Not sure what I am missing. On every single blower equipped engine that I have built, since 1988, I installed a PCV valve in a valve cover, or lifter valley cover, and plumbed it to a carburetor base. PCV valves exist for a reason, and it is not just pollution mitigation, although that is a good, responsible plan. Catch cans do not accomplish this, and exhaust exit systems can actually push exhaust gases back into the crankcase on vehicles equipped with an exhaust system, rather than an open header. If you think leaving the results of a little blowby in the crankcase is bad, you are not going to like what even a little exhaust gas does to oil. For covers without a baffle, I have had good results with baffled grommets. Otherwise, listen to Jim. He probably has more blown driven miles than all of my clients combined.

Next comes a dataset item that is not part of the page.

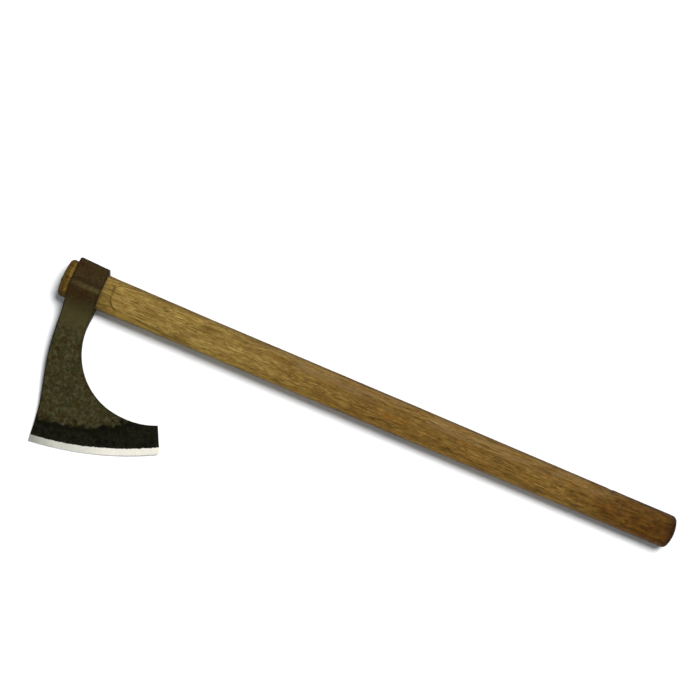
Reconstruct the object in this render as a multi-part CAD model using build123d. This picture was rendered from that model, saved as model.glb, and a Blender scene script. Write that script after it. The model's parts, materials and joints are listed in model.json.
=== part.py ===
from build123d import *

import math
import os

# Bearded broad axe. Every piece is drawn in the tool's own frame: X runs along the haft from the
# head to the butt, the cutting edge faces -Y, and Z crosses the blade, with Z = 0 the middle plane
# of both head and haft. The origin of that frame is the middle of the eye. The finished axe is then
# laid on its side, where it rests on the cheek of the eye, the heel of the edge and the butt.

# Haft, mm
haft_top_x = -27.5
haft_butt_x = 671.2
haft_flat_z = 14.0
haft_flat_half_width = 11.3
top_dome_radius = 110.0
top_dome_y = -3.0
top_rim_radius = 5.5
butt_dome_radius = 37.0
butt_rim_radius = 6.0
# Stations down the haft below the shoulder, each with its half depth; it tapers straight between
shoulder_end_x = 30.8
shoulder_end_depth = 19.4
swell_end_x = 140.0
swell_end_depth = 18.7
waist_x = 360.0
waist_depth = 18.5
butt_depth = 17.8

# Tenon: the oval stretch of the haft that fills the eye, spread at the top by the wedges
tenon_top_depth = 21.0
tenon_top_z = 14.6
tenon_root_depth = 19.5
tenon_root_z = 12.9
shoulder_start_x = 27.4

# Kerf and wedges in the haft's top end
kerf_depth = 42.0
kerf_half_width = 0.8
wedge_depth = 34.0
wedge_top_half_thickness = 3.0
steel_wedge_depth = 24.0
steel_wedge_half_width = 10.5
steel_wedge_top_half_thickness = 1.6
steel_wedge_tip_half_thickness = 0.3
steel_wedge_turn = 24.0

# Eye: the barrel that is folded round the haft
eye_half_length = 17.0
poll_y_at_top = 26.0
poll_y_at_mouth = 24.8
poll_corner = 1.2
mouth_corner_x = 1.8
mouth_corner_y = 4.9
barrel_crown_y = -2.0
barrel_half_thickness = 18.0
barrel_arch = 28.5
cheek = [(-18.0, 13.9), (-27.0, 9.2)]
neck_y = -40.0
neck_half_thickness = 6.1

# Blade, seen from the side
heel = (5.9, -174.1)
front_edge = [
    (-17.0, -12.0),
    (-15.4, -29.0),
    (-13.8, -52.0),
    (-10.0, -84.0),
    (0.0, -126.0),
    (4.2, -152.0),
]
lug = [(17.0, -14.0), (17.8, -25.0)]
throat_start = (16.95, -41.8)
throat_radius = 71.6
throat_arc = 74.8
beard_radius = 84.1
beard_arc = 38.9
beard_tip = (138.6, -132.6)
edge_centre = (-30.5, 180.2)
edge_radius = 356.7
bevel_width = 7.2

# Blade thickness, as half thicknesses at a radius from the centre of the cutting edge's arc
taper_start_radius = 226.0
bevel_half_thickness = 1.6
edge_half_thickness = 0.2

# Forge weld between the iron body and the edge steel: an arc, and a tongue in a cleft
weld_centre = (1.0, 14.0)
weld_radius = 160.8
tongue_depth = 10.0
tongue_half_thickness = 1.3

# Reaches of the cutting tools, which only have to pass the metal or the wood
reach = 60.0
far = 400.0

settle_passes = 6


def oval(x, half_depth, half_thickness):
    """An elliptical section of the haft at x."""
    return Plane.YZ.offset(x) * Ellipse(half_depth, half_thickness)


def oval_for_flats(x, half_depth):
    """The oval on which flats cut at haft_flat_z come out haft_flat_half_width to each side."""
    narrowing = math.sqrt(1 - (haft_flat_half_width / half_depth) ** 2)
    return oval(x, half_depth, haft_flat_z / narrowing)


def tenon():
    """The oval taper that fills the eye, wider at the top end."""
    top = oval(haft_top_x, tenon_top_depth, tenon_top_z)
    root = oval(shoulder_start_x, tenon_root_depth, tenon_root_z)
    return loft([top, root], ruled=True)


def haft_body():
    """Shoulder and body of the haft: straight tapers between ovals, with a flat on each broad side."""
    sections = [
        oval(shoulder_start_x, tenon_root_depth, tenon_root_z),
        oval_for_flats(shoulder_end_x, shoulder_end_depth),
        oval_for_flats(swell_end_x, swell_end_depth),
        oval_for_flats(waist_x, waist_depth),
        oval_for_flats(haft_butt_x, butt_depth),
    ]
    stock = loft(sections[:2], ruled=True)
    for pair in zip(sections[1:], sections[2:]):
        stock += loft(list(pair), ruled=True)
    slab = Box(2 * haft_butt_x, 2 * reach, 2 * haft_flat_z)
    return stock & slab


def haft_ends():
    """A stout bar that ends in the shallow dome of the haft's top and the rounder one of its butt."""
    top = Pos(haft_top_x + top_dome_radius, top_dome_y, 0) * Sphere(top_dome_radius)
    butt_centre_x = haft_butt_x - butt_dome_radius
    butt = Pos(butt_centre_x, 0, 0) * Sphere(butt_dome_radius)
    bar = Cylinder(
        butt_dome_radius,
        butt_centre_x,
        rotation=(0, 90, 0),
        align=(Align.CENTER, Align.CENTER, Align.MIN),
    )
    return top + bar + butt


def haft_blank():
    """The whole haft before the kerf is sawn."""
    blank = (tenon() + haft_body()) & haft_ends()
    top_rim = blank.faces().sort_by(Axis.X)[0].edges()
    blank = fillet(top_rim, top_rim_radius)
    butt_rim = blank.faces().sort_by(Axis.X)[-1].edges()
    return fillet(butt_rim, butt_rim_radius)


def driven_block(depth, top_half, tip_half, half_width):
    """A block let in from the haft's top end: it thins in Z as it goes along X, and is wide in Y."""
    start_x = haft_top_x - reach
    tip_x = haft_top_x + depth
    slope = (top_half - tip_half) / depth
    start_half = top_half + slope * reach
    outline = Polyline(
        (start_x, -start_half),
        (tip_x, -tip_half),
        (tip_x, tip_half),
        (start_x, start_half),
        close=True,
    )
    return extrude(Plane.XZ * make_face(outline), half_width, both=True)


def wooden_wedge_block():
    return driven_block(wedge_depth, wedge_top_half_thickness, kerf_half_width, reach)


def kerf_block():
    return driven_block(kerf_depth, kerf_half_width, kerf_half_width, reach)


def steel_wedge(blank):
    """A small steel wedge driven askew across the wooden one, its head flush with the haft's end."""
    block = driven_block(
        steel_wedge_depth,
        steel_wedge_top_half_thickness,
        steel_wedge_tip_half_thickness,
        steel_wedge_half_width,
    )
    return blank & (Rot(90 + steel_wedge_turn, 0, 0) * block)


def wooden_wedge(blank, cross):
    return (blank & wooden_wedge_block()) - cross


def haft(blank, cross):
    return blank - (wooden_wedge_block() + kerf_block()) - cross


def head_outline():
    """The head seen from its broad side, run out past the cutting edge, where the taper trims it."""
    x = eye_half_length
    poll = Polyline(
        front_edge[0],
        (-x, poll_y_at_top - poll_corner),
        (-x + poll_corner, poll_y_at_top),
        (x - mouth_corner_x, poll_y_at_mouth),
        (x, poll_y_at_mouth - mouth_corner_y),
        lug[0],
    )
    neck = Spline(lug + [throat_start], tangents=[(0, -1), (0, -1)])
    throat = JernArc(throat_start, (0, -1), throat_radius, throat_arc)
    beard = JernArc(throat @ 1, throat % 1, beard_radius, beard_arc)
    below = Polyline(
        beard @ 1,
        beard_tip,
        (beard_tip[0], beard_tip[1] - reach),
        (heel[0], heel[1] - reach),
        heel,
    )
    front = Spline(front_edge + [heel], tangents=[(0, -1), (0.1, -1)])
    return make_face(poll + neck + throat + beard + below + front)


def side_profile():
    """Thickness of the head from poll to edge: an arched barrel that draws in to a flat neck."""
    crown = (barrel_crown_y, barrel_half_thickness)
    neck = (neck_y, neck_half_thickness)
    middle = (barrel_crown_y, 0)
    arch = EllipticalCenterArc(middle, barrel_arch, barrel_half_thickness, arc_size=90)
    cheeks = Spline([crown] + cheek + [neck], tangents=[(-1, 0), (-1, -0.03)])
    rest = Polyline(neck, (-far, neck_half_thickness), (-far, 0), arch @ 0)
    half = make_face(arch + cheeks + rest)
    return extrude(Plane.YZ * (half + mirror(half, about=Plane.XZ)), far, both=True)


def blade_taper():
    """A disc about the centre of the edge's arc: it thins outwards and ends in the ground bevel."""
    flare = 4.0
    hub_radius = taper_start_radius - flare * neck_half_thickness
    outline = Polyline(
        (0, 0),
        (0, flare * neck_half_thickness),
        (hub_radius, flare * neck_half_thickness),
        (taper_start_radius, neck_half_thickness),
        (edge_radius - bevel_width, bevel_half_thickness),
        (edge_radius, edge_half_thickness),
        (edge_radius, 0),
        close=True,
    )
    half = make_face(outline)
    disc = revolve(Plane.XZ * (half + mirror(half, about=Plane.XZ)), Axis.Z)
    return Pos(*edge_centre, 0) * disc


def head_blank():
    """Iron body and edge steel as one shape, with the eye cut by the tenon that fills it."""
    plate = extrude(head_outline(), reach, both=True)
    return (plate & side_profile() & blade_taper()) - tenon()


def steel_region():
    """All that lies beyond the weld's arc, with the tongue that runs inwards from it."""
    beyond = Cylinder(far, 2 * reach) - Cylinder(weld_radius, 2 * reach)
    outline = Polyline(
        (weld_radius - tongue_depth, 0),
        (weld_radius + tongue_depth, 2 * tongue_half_thickness),
        (weld_radius + tongue_depth, -2 * tongue_half_thickness),
        close=True,
    )
    tongue = revolve(Plane.XZ * make_face(outline), Axis.Z)
    return Pos(*weld_centre, 0) * (beyond + tongue)


def turn(roll, pitch):
    return Rot(0, pitch, 0) * Rot(roll, 0, 0)


def lowest(shape, roll, pitch):
    return (turn(roll, pitch) * shape).bounding_box().min.Z


def resting_turn(cheek_foot, heel_foot, butt_foot):
    """Roll and pitch at which the eye's cheek, the heel of the edge and the butt touch one plane."""
    roll = 0.0
    pitch = 0.0
    for _ in range(settle_passes):
        cheek_z = lowest(cheek_foot, roll, pitch)
        heel_z = lowest(heel_foot, roll, pitch)
        butt_z = lowest(butt_foot, roll, pitch)
        roll += math.degrees((heel_z - cheek_z) / abs(heel[1]))
        pitch += math.degrees((butt_z - cheek_z) / haft_butt_x)
    return roll, pitch


def laying_down(pieces):
    """The move that lays the axe on its side, centred over the middle of its base."""
    eye_zone = Pos(0, neck_y + reach, 0) * Box(far, 2 * reach, reach)
    butt_zone = Pos(haft_butt_x, 0, 0) * Box(2 * reach, reach, reach)
    cheek_foot = pieces["head_body"] & eye_zone
    butt_foot = pieces["haft"] & butt_zone
    laid = turn(*resting_turn(cheek_foot, pieces["steel_bit"], butt_foot))
    box = Compound([laid * shape for shape in pieces.values()]).bounding_box()
    middle = box.center()
    return Pos(-middle.X, -middle.Y, -box.min.Z) * laid


def main():
    os.makedirs("parts", exist_ok=True)
    blank = haft_blank()
    cross = steel_wedge(blank)
    head = head_blank()
    steel = steel_region()
    pieces = {
        "head_body": head - steel,
        "steel_bit": head & steel,
        "haft": haft(blank, cross),
        "wooden_wedge": wooden_wedge(blank, cross),
        "steel_wedge": cross,
    }
    move = laying_down(pieces)
    for name, shape in pieces.items():
        export_step(move * shape, f"parts/{name}.step")
    print("laid down by", move)
    for name, side in (("upper flat", 1), ("under flat", -1)):
        face = (move * Pos(waist_x, 0, side * haft_flat_z)).position
        beyond = (move * Pos(waist_x, 0, side * (haft_flat_z + 1))).position
        print(name, "at", face, "normal", beyond - face)


main()
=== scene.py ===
import json
import math

import bmesh
import bpy
import numpy as np
from mathutils import Matrix, Vector


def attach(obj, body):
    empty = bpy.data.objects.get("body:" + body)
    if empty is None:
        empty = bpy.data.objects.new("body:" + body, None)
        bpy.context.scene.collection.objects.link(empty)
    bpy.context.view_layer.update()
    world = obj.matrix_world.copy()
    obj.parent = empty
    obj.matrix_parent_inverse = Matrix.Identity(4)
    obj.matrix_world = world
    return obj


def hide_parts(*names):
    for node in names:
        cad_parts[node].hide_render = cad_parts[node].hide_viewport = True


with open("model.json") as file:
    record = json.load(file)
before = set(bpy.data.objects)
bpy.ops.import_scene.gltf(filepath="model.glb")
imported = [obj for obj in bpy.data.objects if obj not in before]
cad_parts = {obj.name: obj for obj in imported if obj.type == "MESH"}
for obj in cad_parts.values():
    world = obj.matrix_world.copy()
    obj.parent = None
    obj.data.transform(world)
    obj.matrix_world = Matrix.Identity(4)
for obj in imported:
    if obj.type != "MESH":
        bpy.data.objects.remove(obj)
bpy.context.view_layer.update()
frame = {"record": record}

# --- The tool's own frame: X along the haft from head to butt, the cutting edge towards -Y, Z
# across the blade, in mm, with the middle of the eye as its origin. The record's mounts place it.

GRIP_STATION = 150.0
MM = 0.001

mounts = {mount["name"]: mount for mount in frame["record"]["mounts"]}


def unit(vector):
    return vector / np.linalg.norm(vector)


along = unit(np.array(mounts["grip"]["axis"], float))
across = np.array(mounts["upper_flat"]["axis"], float)
across = unit(across - along * across.dot(along))
TOOL = np.array([along, np.cross(across, along), across])
ORIGIN = np.array(mounts["grip"]["pos_m"], float) - along * GRIP_STATION * MM


def to_row(points):
    """Points of the tool's frame, in mm, as points of the row's frame, in metres."""
    return ORIGIN + (np.asarray(points, float) * MM) @ TOOL


def to_tool(points):
    """The way back from to_row."""
    return ((np.asarray(points, float) - ORIGIN) @ TOOL.T) / MM


# --- Small numeric helpers


def lattice_value(ix, iy, iz, seed):
    """A repeatable number from -1 to 1 for each point of a whole-number lattice."""
    mixed = (ix * 73856093) ^ (iy * 19349663) ^ (iz * 83492791) ^ (seed * 2654435761)
    mixed = mixed & 0xFFFFFFFF
    mixed = ((mixed ^ (mixed >> 15)) * 2246822519) & 0xFFFFFFFF
    mixed = ((mixed ^ (mixed >> 13)) * 3266489917) & 0xFFFFFFFF
    mixed = mixed ^ (mixed >> 16)
    return mixed / 0x7FFFFFFF - 1.0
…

JimVG - The crankcase E-vac system to the headers has a one way valve inline down by the collector. It doesn't back flow exhaust into the valve cover (unless it's damaged), it siphons crankcase pressure (and sometimes oil spray) out at speed when blowby is most likely, even when running mufflers. Those systems only draw about 4-5" of vacuum, but will **** oil out of the windage in the valve cover, and right out the exhaust if they're not properly baffled or if there is too much oil splash off the valve train. Don't ask me how I know... There is a HP gain to be had by running a vacuum in the crankcase at high RPM. The oil splash off the crank falls out of suspension easier and the rings seat in the groove better, thus controlling blowby. Some builders actually use a vacuum pump to achieve up to 12" of vacuum. They claim up to 10% gain in power on big inch Pro-Stock motors at 10,000 RPM. Also, crankcase vacuum reduces the pressure on gaskets and seals and lessens the chance of oil leaks. It's a win-win situation, if you can keep the oil where it belongs.